### PROBLEM REQUIREMENTS
Return each line of the listing that contains the string "part".

========

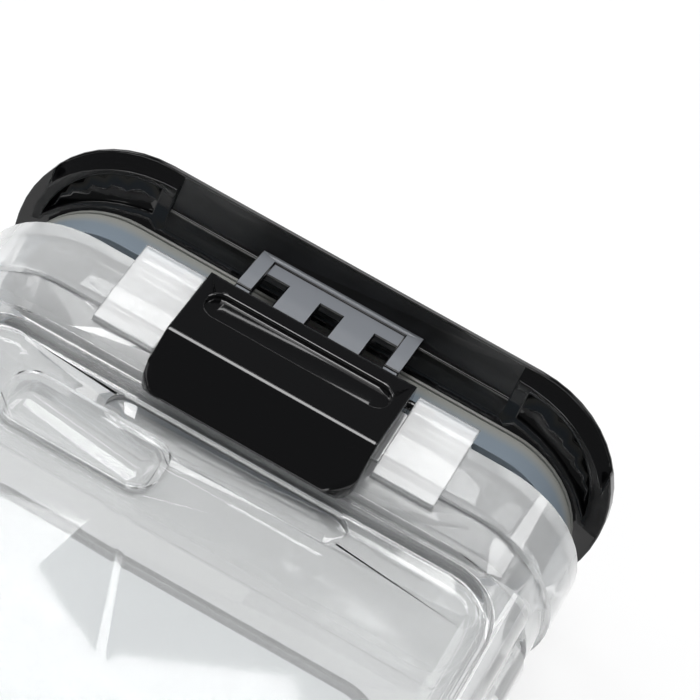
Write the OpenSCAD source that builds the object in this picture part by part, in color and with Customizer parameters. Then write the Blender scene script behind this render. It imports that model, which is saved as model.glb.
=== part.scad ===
// Waterproof phone case: a clear hard box with a hinged black lid, a silicone seal and a lever latch.
// The case lies on its back. X runs across it, Y along it towards the lid, and Z up to the latch side.
// The lid stands a little open, as far as lid_angle says.

/* [Clear case] */
// Width across the collar
case_w = 99; // [96:0.5:112]
// Length from the rim of the mouth to the closed end
case_len = 170; // [150:1:200]
// Depth of the collar from back to front
collar_d = 31.8; // [31:0.2:40]
// Height of the collar below the rim
collar_h = 10.4; // [9.5:0.1:13]
// How far the back of the collar stands above the surface the case lies on
collar_lift = 1.6; // [1.2:0.1:2.4]
// Half width of the soft corner of the collar
collar_corner = 16; // [12:0.5:20]
// Depth of the neck step below the collar
neck_step = 0.8; // [0.4:0.1:1.4]
// Height of the neck below the collar
neck_h = 6.6; // [5:0.2:9]
// Depth of the long side step that leaves a rail along the front
rail_step = 2.9; // [2:0.1:4]
// Distance of the front rails behind the front of the collar
rail_drop = 1.9; // [1.4:0.1:3]
// Height of the wide lower half of the body
hip_h = 24.5; // [20:0.5:27]
// Corner radius of the closed end seen from the front
end_corner = 13; // [8:0.5:20]
// Radius of the closed end seen from the side
end_round = 5; // [2:0.5:6]
// Thickness of the side and end walls of the cavity
side_wall = 5.6; // [4.5:0.1:8]
// Thickness of the front wall at the window
front_wall = 2.2; // [1.6:0.1:3]
// Thickness of the back wall round the screen opening
back_wall = 4; // [3.2:0.1:5]

/* [Mouth] */
// Thickness of the collar wall at the sides of the mouth
mouth_side_wall = 2.8; // [2.2:0.1:3.6]
// Thickness of the collar wall at the front of the mouth
mouth_front_wall = 3.3; // [3:0.1:4]
// Distance from the back of the collar to the mouth, which holds the hinge pocket
mouth_back_wall = 4.8; // [4.6:0.1:6]
// Depth of the wide part of the mouth
mouth_depth = 7; // [5:0.5:9]
// Half width of the soft corner of the mouth
mouth_corner = 15.3; // [11:0.1:18]
// Depth of the front corners of the mouth, which are deeper than the back ones
mouth_corner_front = 15.2; // [11:0.1:15.2]
// Depth of the back corners of the mouth
mouth_corner_back = 8.2; // [5:0.1:8.2]

/* [Front face] */
// Width of the clear window on the front
window_w = 83.2; // [76:0.4:86]
// Width of the groove round the window
groove_w = 1.5; // [1:0.1:2.2]
// Depth of the groove round the window
groove_deep = 1; // [0.5:0.1:1.4]
// Depth of the window below the rails
window_deep = 0.8; // [0.4:0.1:1.2]
// Distance of the window from the rim
window_top = 19.6; // [18.5:0.1:24]
// Distance of the window from the closed end
window_end = 8; // [7:0.5:16]
// Corner radius of the window
window_corner = 7.5; // [5:0.5:12]
// Width of the raised camera cover
bump_w = 25; // [18:0.5:34]
// Height of the raised camera cover along the case
bump_l = 10.2; // [8:0.2:30]
// How far the camera cover stands out of the window
bump_out = 1.2; // [0.6:0.1:1.6]
// Distance of the middle of the camera cover from the middle of the case
bump_x = 19; // [16:0.5:24]
// Distance of the camera cover from the rim
bump_top = 24.8; // [24:0.2:32]
// Corner radius of the camera cover
bump_corner = 3.6; // [2:0.2:5]
// Length of the finger scoop under the latch
scoop_w = 38; // [30:1:44]
// Width of the finger scoop along the case
scoop_l = 5.4; // [4:0.2:6]
// Depth of the finger scoop
scoop_deep = 0.9; // [0.4:0.1:1.2]

/* [Screen film] */
// Width of the opening for the screen
screen_w = 70; // [64:0.5:74]
// Distance of the screen opening from the rim
screen_top = 26; // [23:0.5:34]
// Distance of the screen opening from the closed end
screen_end = 14; // [12:0.5:24]
// Corner radius of the screen opening
screen_corner = 7; // [4:0.5:10]
// Width of the ledge that the film is bonded to
film_ledge = 2; // [1.6:0.1:2.6]
// Thickness of the film
film_t = 0.5; // [0.3:0.1:0.8]
// Depth of the film below the back rim
film_sink = 1.4; // [0.8:0.1:1.8]

/* [Latch] */
// Distance of the latch pin above the rim
pin_up = 2.6; // [2.2:0.1:2.8]
// Radius of the latch pin
pin_r = 0.75; // [0.6:0.05:0.85]
// Length of the latch pin inside each ear
pin_bite = 3; // [2:0.1:6]
// Radius of the ears round the latch pin
ear_r = 1.8; // [1.6:0.05:1.85]
// Width of one ear
ear_w = 9.9; // [8:0.1:10.5]
// Length of the ears below the rim
ear_len = 13.1; // [11:0.1:15]
// How far the ears stand out of the collar
ear_out = 0.35; // [0.2:0.05:0.6]
// Width of the latch lever
lever_w = 33.6; // [32:0.2:36]
// Clearance between the lever and each ear
lever_gap = 0.7; // [0.4:0.1:1]
// Distance of the top edge of the lever in front of its pin
lever_top_out = 5.5; // [5.3:0.1:6]
// Distance of the top edge of the lever below its pin
lever_top_down = 1; // [0.8:0.1:1.4]
// Distance of the ridge of the lever below its pin
ridge_down = 15.6; // [14:0.1:17]
// Distance of the ridge of the lever in front of its pin
ridge_out = 7.4; // [7:0.1:8]
// Distance of the bottom edge of the lever below its pin
toe_down = 23.4; // [21:0.1:25]
// Distance of the bottom edge of the lever in front of its pin
toe_out = 2; // [1.6:0.1:3]
// Wall of the front plate of the lever
lever_wall = 1.6; // [1.3:0.05:1.6]
// Thickness of the side cheeks of the lever
cheek_t = 2.6; // [2:0.1:2.8]
// Corner radius at the bottom of the lever
toe_corner = 4; // [2:0.5:6]
// Length of the finger groove
grip_l = 29.6; // [24:0.2:30.6]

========

### THE COMPLETED TASK
Write the OpenSCAD source that builds the object in this picture part by part, in color and with Customizer parameters. Then write the Blender scene script behind this render. It imports that model, which is saved as model.glb.
=== part.scad ===
// Depth of the wide part of the mouth